The University of Utah’s Bionic Engineering Lab, led by mechanical engineering professor Tommaso Lenzi, has developed a new experimental exoskeleton. It wraps around the user’s waist and leg, and uses battery-powered electric motors and embedded microprocessors to allow amputees to walk with far less effort. The group’s research was documented in a new paper published in Nature Medicine.
 
Standard prosthetic legs can’t replicate the human leg’s biomechanical functions for amputees. Lenzi’s exoskeleton provides the extra energy so walking feels natural. The device’s lightweight, efficient electromechanical actuator is connected to the thigh above the user’s amputation.

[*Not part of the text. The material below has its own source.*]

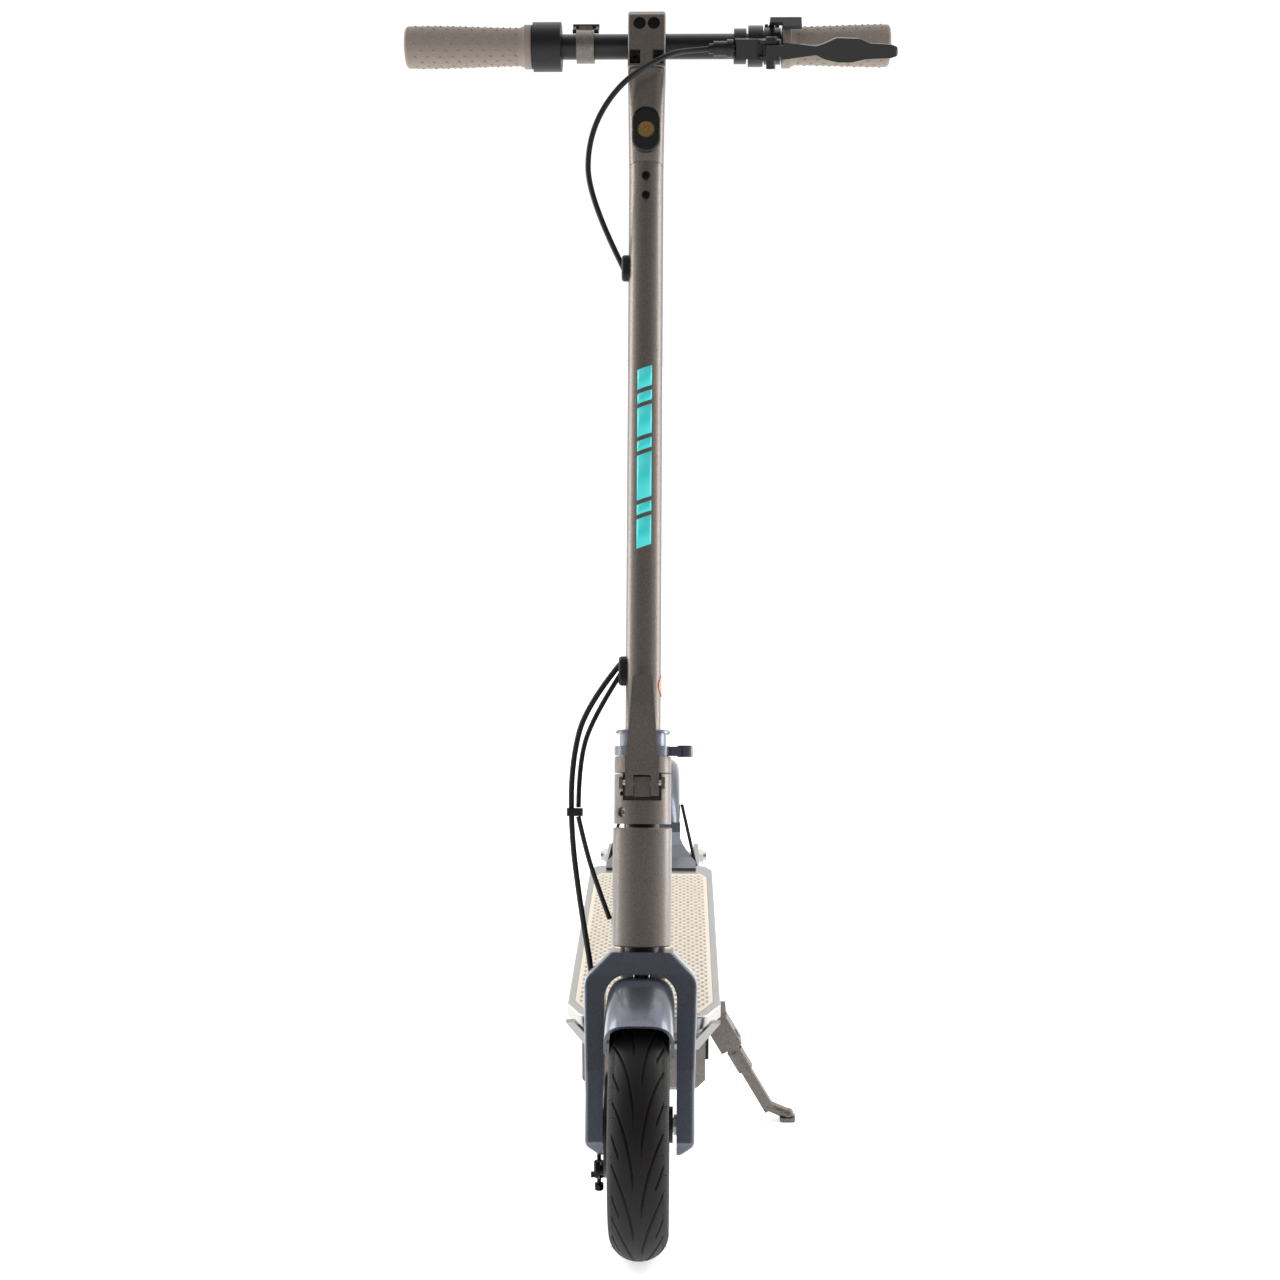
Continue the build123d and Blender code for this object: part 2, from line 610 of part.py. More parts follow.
def brake_perch():
    """Perch with clamp, cable adjuster and boot, bar centre as origin and lever side forward."""
    clamp = across(15.5, BAR_R + FIT, 79, 90)
    body = block((79, 118), (-33, -13.5), (-8.5, 8.5))
    body = fillet(body.edges().filter_by(Axis.Z), 4) + clamp - across(BAR_R + FIT, 0, 60, 90.5)
    body -= across(19, 0, 90.5, 140)
    ears = block((100, 120), (-44, -30), (-8.5, 8.5))
    body += fillet(ears.edges().filter_by(Axis.Z), 5)
    body -= block((99, 130), (-60, -30.5), (-5.3, 5.3))
    body -= Pos(PIVOT_X, PIVOT_Y, 0) * span(3 + FIT, 0, -20, 20)
    bolt = Pos(PIVOT_X, PIVOT_Y, 0) * (span(3, 0, -8.5, 8.5) + span(5, 0, 8.55, 11) + span(4.2, 0, -16, -8.55))
    adjuster = across(2.5, 1, 74, 79.5, -24) + across(8, 1, 72, 77.6, -24)
    boot = across(6.5, 1, 60, 72, -24) + across(4.5, 1, 56, 60, -24)
    body -= across(2.5 + FIT, 0, 77.6, 80, -24)
    return [body, bolt, adjuster + boot]


def brake_lever():
    with BuildSketch() as plan:
        with BuildLine():
            l1 = Line((104, -45), (119, -45.5))
            l2 = Spline(l1 @ 1, (150, -56), (190, -60), (219, -63), tangents=[(1, -0.2), (1, -0.1)])
            l3 = ThreePointArc(l2 @ 1, (220, -67), (217, -70))
            l4 = Spline(l3 @ 1, (188, -69), (150, -66), (124, -56), (106, -51))
            Line(l4 @ 1, l1 @ 0)
        make_face()
    blade = extrude(plan.sketch, 13, both=True)
    front = front_plate(
        [
            (100, -4.8), (120.3, -4.8), (120.8, -7), (132, -5), (149, -2.2), (156, -5.5), (168, -8.2), (180, -8.2),
            (192, -5.5), (214, -4.6), (219, -3), (221, 0), (219, 4.5), (214, 6.5), (196, 7.5), (186, 11.5),
            (166, 12), (156, 7.5), (149, 5), (132, 6.5), (120.8, 7.5), (120.3, 4.8), (100, 4.8),
        ],
        120,
    )
    front = fillet(front.edges().filter_by(Axis.Y).filter_by(lambda e: 130 < e.center().X < 216), 3)
    blade = blade & front
    head = Pos(PIVOT_X, PIVOT_Y, 0) * span(7, 0, -4.8, 4.8) + block((104, 118), (-48, -38), (-4.8, 4.8))
    lever = blade + head
    return lever - Pos(PIVOT_X, PIVOT_Y, 0) * span(3 + RUN, 0, -20, 20)


def bell_body():
    cup = across(18, BAR_R + FIT, 92, 105) - across(16.4, BAR_R - 1, 93.6, 106)
    collar = across(13.6, BAR_R + FIT, 92, 121) + across(16, BAR_R + FIT, 106.5, 121)
    peak = Pos(112, 0, 0) * block((-5, 8), (-4, 4), (13, 19))
    body = cup + collar + peak - block((109.9, 116.3), (-5, 5), (13.4, 24))
    return body - across(1.5 + RUN, 0, 106.6, 130, 0, STRIKER_LEVEL)


def bell_striker():
    """Sprung striker: pin and arm over the collar, and a thumb paddle in front of the grip's flare."""
    body = across(1.5, 0, 108, 119.5, 0, STRIKER_LEVEL)
    body += across(2.6, 0, 110.3, 115.9, 0, STRIKER_LEVEL)
    body += Pos(0, 0, STRIKER_LEVEL) * Rot(8, 0, 0) * block((111, 115.6), (-20, -1), (0.5, 2.6))
    bar = Rot(65, 0, 0) * block((111, 139), (0, 7), (STRIKER_R - 1.8, STRIKER_R + 1.8))
    paddle = Rot(65, 0, 0) * block((122, 139), (-4.8, 7), (STRIKER_R - 1.8, STRIKER_R + 1.8))
    return body + bar + paddle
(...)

A waist harness contains customized electronic systems, microcontrollers, and sensors.
 
Six people with above-knee amputations were evaluated in the study, walking assisted by the exoskeleton while their metabolic rate was recorded. All testers of the exoskeleton showed improved metabolic rate (reduced energy consumption) by an average of 15.6 percent while walking with the device.
 
“It’s equivalent to taking off a 26-pound backpack. That is a really big improvement,” Lenzi said. “We’re very close to what an average person would expend at the same speed. The metabolic consumption is almost indistinguishable from that of an able-bodied person, depending on the fitness level.”
 
Lenzi believes the exoskeleton could be commercially available in a couple of years. The U.S. Department of Defense funded its development—awarding his team a $985,000 grant—for veterans’ benefit. Lenzi also earned a $584,000 grant from the National Science Foundation earlier this year.